A few years ago, soon after our mother died my dad, my siblings, and our spouses made the trip along the road up into Toquepala. As we drove up that dry brown dusty road I suddenly had the feeling that my mother had joined us on our pilgrimage back to our beginnings. It made me consider that over 50 years ago she made that same journey with four tiny children. She must have been wondering "what have I gotten myself into?", but she bloomed where she was planted and made a wonderful home. I’ve also thought many times about the next choice she made—to have a baby! The hospital the mining company was building was not yet complete—all they had was a small chicken-coop-shaped clinic. She already had her hands full with more children than the 3.67 average of the time. She could have stopped right then and settled in to raise the ones she had, but instead she chose me.
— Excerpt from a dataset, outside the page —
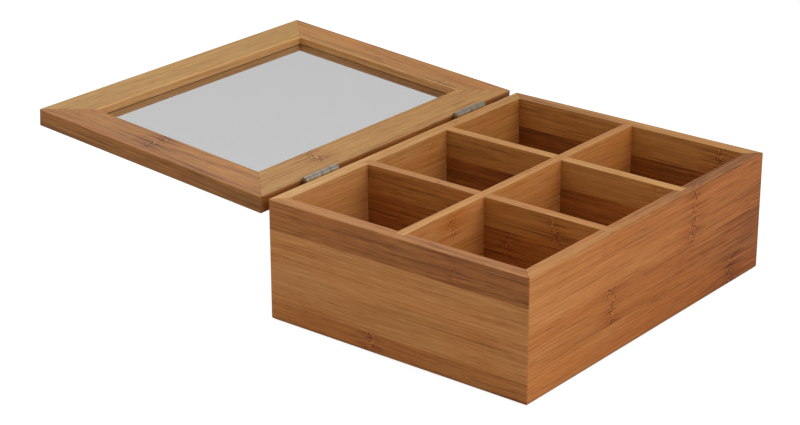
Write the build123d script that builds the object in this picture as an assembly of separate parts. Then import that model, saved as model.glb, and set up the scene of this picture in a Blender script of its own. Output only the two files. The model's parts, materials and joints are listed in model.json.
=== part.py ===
from build123d import *
import os
from math import asin, cos, radians, sin

# Bamboo tea box with six compartments and a hinged lid with a window, shown with the lid open.
# Millimetres. X runs along the hinges, the front of the box faces -Y, and +Z is up.
# The origin is the middle of the box's underside.

# ---- driving dimensions: box ----
box_length = 240.0
box_depth = 182.0
box_height = 75.0
wall = 8.6                      # thickness of the four walls
foot_round = 3.0                # outer edge round along the underside
rim_round = 0.8                 # outer edge round along the rim
fine_round = 0.4                # eased inner edges
corner_round = 1.2              # upright corners of the box
bottom_thick = 4.5
bottom_rabbet = 4.3             # how far the bottom reaches in under each wall

# ---- driving dimensions: dividers ----
divider = 6.3                   # thickness
cells_along = 3                 # compartments along the hinges
dado_depth = 3.8                # how far a divider's end is let into a wall

# ---- driving dimensions: lid ----
lid_thick = 11.6
lid_rail = 25.5                 # face width of the lid's four frame pieces
side_overhang = 0.4             # the lid is this much longer than the box at each end
front_overhang = 2.0            # and reaches this much past the front, for a fingertip
lid_round = 3.0                 # outer edges of the lid's upper face
lid_corner_round = 2.2          # the lid's four corners seen from above
window_round = 1.5              # edge of the window in the lid's upper face
pane_thick = 2.0
pane_depth = 4.6                # from the lid's underside to the pane
pane_lap = 5.0                  # how far the pane reaches into its groove
pane_play = 0.5                 # room left for the frame to shrink on to the pane

# ---- driving dimensions: hinges ----
hinge_spacing = 144.0           # centre to centre
hinge_length = 29.0
knuckles = 4
barrel = 4.5                    # outside diameter
sheet = 0.95                    # leaf metal
leaf_width = 8.4                # pin centre to the leaf's free edge
leaf_corner = 1.6
knuckle_gap = 0.25              # between neighbouring knuckles
seam_angle = 62.0               # opening left where the rolled sheet comes round to its leaf
pin_play = 0.05                 # radial, between the pin and the knuckles that turn on it
pin_chamfer = 0.4
lid_gap = 0.3                   # between the rim and the closed lid
open_angle = 175.8              # how far the lid opens from closed

# ---- driving dimensions: hinge screws ----
screw_spacing = 17.0            # two screws in each leaf
screw_drop = 5.2                # pin centre to screw centre
screw_shank = 2.2
screw_head = 4.2
screw_depth = 7.0               # length in the wood
screw_point = 1.8               # length of the tapered tip
head_gap = 0.08                 # between the heads that stop the open lid

# ---- worked-out places ----
inner_length = box_length - 2 * wall
inner_depth = box_depth - 2 * wall
cell_length = (inner_length - (cells_along - 1) * divider) / cells_along
divider_xs = [(cell_length + divider) * (i - (cells_along - 2) / 2) for i in range(cells_along - 1)]
divider_height = box_height - bottom_thick

lid_length = box_length + 2 * side_overhang
lid_depth = box_depth + front_overhang
lid_middle = Pos(0, -front_overhang / 2, box_height + lid_gap)

barrel_radius = barrel / 2
pin_radius = barrel_radius - sheet
pin_y = box_depth / 2 + barrel_radius
pin_z = box_height + lid_gap / 2
pitch = hinge_length / knuckles
hinge_xs = {"left": -hinge_spacing / 2, "right": hinge_spacing / 2}

# The raised screw heads of the two leaves meet when the lid is open, and that holds it a little
# short of flat, so the height of a head follows from the open angle.
heads_apart = 2 * pin_radius + screw_drop * sin(radians(180 - open_angle))
head_height = (heads_apart - head_gap) / 2


def eased(section, corners):
    """Round corners of a flat section, each given as (across, up, radius)."""
    for across, up, radius in corners:
        corner = section.vertices().sort_by_distance((across, up, 0))[0]
        section = fillet(corner, radius)
    return section


def mitred(section, length, width):
    """Run a section along X and cut both ends at 45 degrees, the long side at Y = 0."""
    bar = extrude(Plane.YZ * section, length / 2, both=True)
    half = length / 2
    plan = Polygon((-half, 0), (half, 0), (half - width, width), (width - half, width), align=None)
    return bar & extrude(Pos(0, 0, -box_height) * plan, 3 * box_height)


def framed(section, length, depth, width, corner):
    """Four mitred pieces of one section round a rectangle, with rounded upright corners."""
    outline = extrude(Pos(0, 0, -box_height) * RectangleRounded(length, depth, corner), 3 * box_height)
    sides = {
        "front": (Pos(0, -depth / 2, 0), length),
        "right": (Pos(length / 2, 0, 0) * Rot(0, 0, 90), depth),
        "back": (Pos(0, depth / 2, 0) * Rot(0, 0, 180), length),
        "left": (Pos(-length / 2, 0, 0) * Rot(0, 0, -90), depth),
    }
    return {side: (place * mitred(section, run, width)) & outline for side, (place, run) in sides.items()}


# ---- hinges and screws, each in its own frame with the pin along X through the origin ----

def rolled_knuckle(length):
    """Sheet that runs up from the leaf and rolls round the pin, with its seam left open."""
    tab = Pos(-pin_radius - sheet / 2, -leaf_width / 4) * Rectangle(sheet, leaf_width / 2)
    reach = 2 * barrel
    seam_end = (reach * cos(radians(180 + seam_angle)), reach * sin(radians(180 + seam_angle)))
    seam = Polygon((0, 0), (-reach, 0), (-reach, -reach), seam_end, align=None)
    roll = Circle(barrel_radius) - Circle(pin_radius) - seam
    return extrude(Plane.YZ * (roll + tab), length)


def hinge_leaf(first, running):
    """A leaf that hangs down from the pin, with every second knuckle from the given one."""
    notch = barrel_radius + knuckle_gap
    plate_height = leaf_width - notch
    outline = Rectangle(hinge_length, plate_height)
    outline = fillet(outline.vertices().group_by(Axis.Y)[0], leaf_corner)
    plate = extrude(Plane.XZ * outline, sheet)
    leaf = Pos(0, -pin_radius, -notch - plate_height / 2) * plate
    for i in range(first, knuckles, 2):
        start = i * pitch + (knuckle_gap / 2 if i > 0 else 0)
        end = (i + 1) * pitch - (knuckle_gap / 2 if i < knuckles - 1 else 0)
        leaf += Pos(start - hinge_length / 2, 0, 0) * rolled_knuckle(end - start)
    if running:
        leaf -= Rot(0, 90, 0) * Cylinder(pin_radius + pin_play, 2 * hinge_length)
    for hole_x in (-screw_spacing / 2, screw_spacing / 2):
        leaf -= Pos(hole_x, -barrel_radius, -screw_drop) * Rot(90, 0, 0) * Cylinder(screw_shank / 2, barrel)
    return leaf


def hinge_pin():
    """The pin, its chamfered ends flush with the end knuckles."""
    pin = Rot(0, 90, 0) * Cylinder(pin_radius, hinge_length)
    return chamfer(pin.edges().filter_by(GeomType.CIRCLE), pin_chamfer)


def screw():
    """A round-head screw along Y, its head seated on a leaf and its tip in the wood."""
    shank, head, seat = screw_shank / 2, screw_head / 2, sheet
    dome_radius = (head ** 2 + head_height ** 2) / (2 * head_height)
    crown = seat + head_height
    half_dome = asin(head / dome_radius) / 2
    shoulder = (dome_radius * sin(half_dome), crown - dome_radius * (1 - cos(half_dome)))
    outline = [
        Polyline((0, crown), (0, -screw_depth), (shank, screw_point - screw_depth), (shank, seat), (head, seat)),
        ThreePointArc((head, seat), shoulder, (0, crown)),
    ]
    return revolve(make_face(outline), Axis.Y)


def hinge_screws():
    """The screws of both box leaves, where they sit."""
    return [
        Pos(hinge_x + side * screw_spacing / 2, box_depth / 2, pin_z - screw_drop) * screw()
        for hinge_x in hinge_xs.values()
        for side in (-1, 1)
    ]


def turned_up(shape):
    """The closed lid's counterpart of something on the box: its mirror image about the pin."""
    return mirror(shape, about=Plane.XY.offset(pin_z))


# ---- box ----

def box_walls():
    """Four mitred walls, rabbeted for the bottom and grooved for the dividers."""
    section = Rectangle(wall, box_height, align=Align.MIN)
    section = eased(
        section,
        [(0, 0, foot_round), (0, box_height, rim_round), (wall, box_height, fine_round)],
    )
    rabbet = Pos(wall - bottom_rabbet, 0) * Rectangle(bottom_rabbet, bottom_thick, align=Align.MIN)
    walls = framed(section - rabbet, box_length, box_depth, wall, corner_round)
    room = Pos(0, 0, bottom_thick) * Box(
        inner_length + 2 * dado_depth, divider, box_height, align=(Align.CENTER, Align.CENTER, Align.MIN)
    )
    for side in ("left", "right"):
        walls[side] -= room
    for x in divider_xs:
        room = Pos(x, 0, bottom_thick) * Box(
            divider, inner_depth + 2 * dado_depth, box_height, align=(Align.CENTER, Align.CENTER, Align.MIN)
        )
        for side in ("front", "back"):
            walls[side] -= room
    for fastener in hinge_screws():
        walls["back"] -= fastener
    return walls


def bottom_panel():
    """Flush with the underside and let in under all four walls."""
    length = inner_length + 2 * bottom_rabbet
    depth = inner_depth + 2 * bottom_rabbet
    return Box(length, depth, bottom_thick, align=(Align.CENTER, Align.CENTER, Align.MIN))


def divider_board(run):
    """A board along X with its upper edges eased, standing on the bottom."""
    section = Rectangle(divider, divider_height, align=(Align.CENTER, Align.MIN))
    top = [(side * divider / 2, divider_height, fine_round) for side in (-1, 1)]
    length = run + 2 * dado_depth
    return extrude(Plane.YZ * Pos(0, bottom_thick) * eased(section, top), length / 2, both=True)


def lap(x, from_top):
    """The space of a half-lap, upper or lower half, across a board along X."""
    middle = bottom_thick + divider_height / 2
    above = Align.MIN if from_top else Align.MAX
    return Pos(x, 0, middle) * Box(divider, 2 * divider, divider_height, align=(Align.CENTER, Align.CENTER, above))


def dividers():
    """One long divider, slotted from below, over two cross dividers, slotted from above."""
    centre = divider_board(inner_length)
    for x in divider_xs:
        centre -= lap(x, from_top=False)
    cross = Rot(0, 0, 90) * (divider_board(inner_depth) - lap(0, from_top=True))
    left, right = (Pos(x, 0, 0) * cross for x in divider_xs)
    return {"centre_divider": centre, "left_cross_divider": left, "right_cross_divider": right}


# ---- lid, modelled closed and then opened ----

def lid_frame():
    """Four mitred pieces, grooved for the pane."""
    section = Rectangle(lid_rail, lid_thick, align=Align.MIN)
    section = eased(
        section,
        [
            (0, 0, rim_round),
            (0, lid_thick, lid_round),
            (lid_rail, 0, fine_round),
            (lid_rail, lid_thick, window_round),
        ],
    )
    groove_depth = pane_lap + pane_play
    groove = Pos(lid_rail - groove_depth, pane_depth) * Rectangle(groove_depth, pane_thick, align=Align.MIN)
    pieces = framed(section - groove, lid_length, lid_depth, lid_rail, lid_corner_round)
    pieces = {side: lid_middle * piece for side, piece in pieces.items()}
    for fastener in hinge_screws():
        pieces["back"] -= turned_up(fastener)
    return pieces


def lid_pane():
    """The clear window, held all round in the groove."""
    length = lid_length - 2 * (lid_rail - pane_lap)
    depth = lid_depth - 2 * (lid_rail - pane_lap)
    pane = Box(length, depth, pane_thick, align=(Align.CENTER, Align.CENTER, Align.MIN))
    return lid_middle * Pos(0, 0, pane_depth) * pane


def opened(shape):
    """Swing something on the closed lid back about the pins."""
    return shape.rotate(Axis((0, pin_y, pin_z), (1, 0, 0)), -open_angle)


def tea_box():
    """Every piece by its name, with the lid open."""
    walls = box_walls()
    pieces = {side + "_wall": walls[side] for side in walls}
    pieces["bottom_panel"] = bottom_panel()
    pieces.update(dividers())

    frame = lid_frame()
    closed = {
        "lid_front_rail": frame["front"],
        "lid_back_rail": frame["back"],
        "lid_left_stile": frame["left"],
        "lid_right_stile": frame["right"],
        "lid_pane": lid_pane(),
        "lid_leaf_screws": Compound([turned_up(fastener) for fastener in hinge_screws()]),
    }
    for side, x in hinge_xs.items():
        at_pin = Pos(x, pin_y, pin_z)
        pieces[side + "_hinge_box_leaf"] = at_pin * hinge_leaf(first=1, running=False)
        pieces[side + "_hinge_pin"] = at_pin * hinge_pin()
        closed[side + "_hinge_lid_leaf"] = turned_up(at_pin * hinge_leaf(first=0, running=True))
    pieces["box_leaf_screws"] = Compound(hinge_screws())
    pieces.update({name: opened(shape) for name, shape in closed.items()})
    return pieces


os.makedirs("parts", exist_ok=True)
for name, shape in tea_box().items():
    export_step(shape, f"parts/{name}.step")
    volume = sum(solid.volume for solid in shape.solids())
    print(name, round(volume / 1000, 2), "cm3")
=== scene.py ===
import json
from math import pi, radians

import bpy
from mathutils import Matrix, Vector

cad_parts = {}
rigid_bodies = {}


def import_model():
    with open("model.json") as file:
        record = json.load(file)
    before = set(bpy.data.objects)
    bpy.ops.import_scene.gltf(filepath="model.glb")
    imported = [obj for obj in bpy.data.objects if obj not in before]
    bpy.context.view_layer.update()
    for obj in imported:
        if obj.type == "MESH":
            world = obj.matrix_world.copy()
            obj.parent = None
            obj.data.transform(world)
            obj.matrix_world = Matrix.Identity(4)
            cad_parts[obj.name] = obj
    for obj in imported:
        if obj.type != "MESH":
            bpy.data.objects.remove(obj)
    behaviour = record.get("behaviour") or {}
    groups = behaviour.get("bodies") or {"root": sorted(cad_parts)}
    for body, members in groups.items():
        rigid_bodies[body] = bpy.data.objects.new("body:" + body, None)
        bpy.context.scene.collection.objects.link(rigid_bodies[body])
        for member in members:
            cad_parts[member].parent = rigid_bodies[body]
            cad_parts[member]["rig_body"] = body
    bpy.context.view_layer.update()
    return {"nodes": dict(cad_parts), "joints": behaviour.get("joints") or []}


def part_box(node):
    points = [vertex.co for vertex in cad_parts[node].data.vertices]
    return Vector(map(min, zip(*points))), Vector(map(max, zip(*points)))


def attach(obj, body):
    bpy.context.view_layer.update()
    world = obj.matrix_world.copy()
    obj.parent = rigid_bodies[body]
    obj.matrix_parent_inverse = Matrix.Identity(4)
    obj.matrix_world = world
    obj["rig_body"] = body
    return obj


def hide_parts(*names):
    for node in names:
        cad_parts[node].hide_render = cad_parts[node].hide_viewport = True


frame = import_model()
print("tea box: frame loaded,", len(frame["nodes"]), "pieces from the model")

# the lid is drawn open in the frame, and its wood is laid out as if it were closed
hinge = frame["joints"][0]
pinPoint = Vector(hinge["pos_m"])
openAngle = radians(hinge["range_deg"][1])
closeLid = Matrix.Translation(pinPoint) @ Matrix.Rotation(openAngle, 4, "X") @ Matrix.Translation(-pinPoint)
openLid = closeLid.inverted()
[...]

I was a big baby (9 lbs. 10 oz.) and the labor was harder than any she ever experienced, but she and I somehow survived and she brought me home on Christmas Day 1958. She never held it against me, that I hurt her so badly. Instead she filled my childhood with fun and music and joy. I always felt secure in her love—even when she discovered me being bad.
My mother was articulate, intelligent, and a remarkable leader (she served multiple times as President of the Relief Society, and she finished her career as head of the Utah County Public Health Department). She was wise and firm. She was kind and compassionate. She had many talents and interests. She could have been anything she wanted, but what she wanted most, what she felt was more important than any of those other possibilities was me! She gave up the rest of her options for me and, one must presume ;->, the rest of my siblings. She gave us all the best of herself. She gave her money, herself, and her time and all who knew her were enriched. I continue to meet people who, when they find out who my mother was, tell me stories of her kindness to them and of their admiration for her. In her final years with the descent into ever more debilitating dementia she lost her memories and ultimately much of her motor skills and bodily functions, but she never lost her warm kindness, her winning smile, or her love of music. There were many times toward the end that she didn’t recognize me but when I played my guitar and/or sang she could sing along at the beginning of the disease, later she’d tap her leg to the rhythm, and even at the very end she’d get calm and listen peacefully. Many of our children never really knew her when she was lucid. I look forward to that great reunion where they’ll see her as she is…glorious and remarkable. Like Abraham Lincoln I had an angel mother and her legacy will continue in the lives of her posterity long after they know who to thank. Our choices and attitudes are not our own—we owe them to the rising generation.
Let’s make them matter!

A wonderful tribute, Joe. Thank you.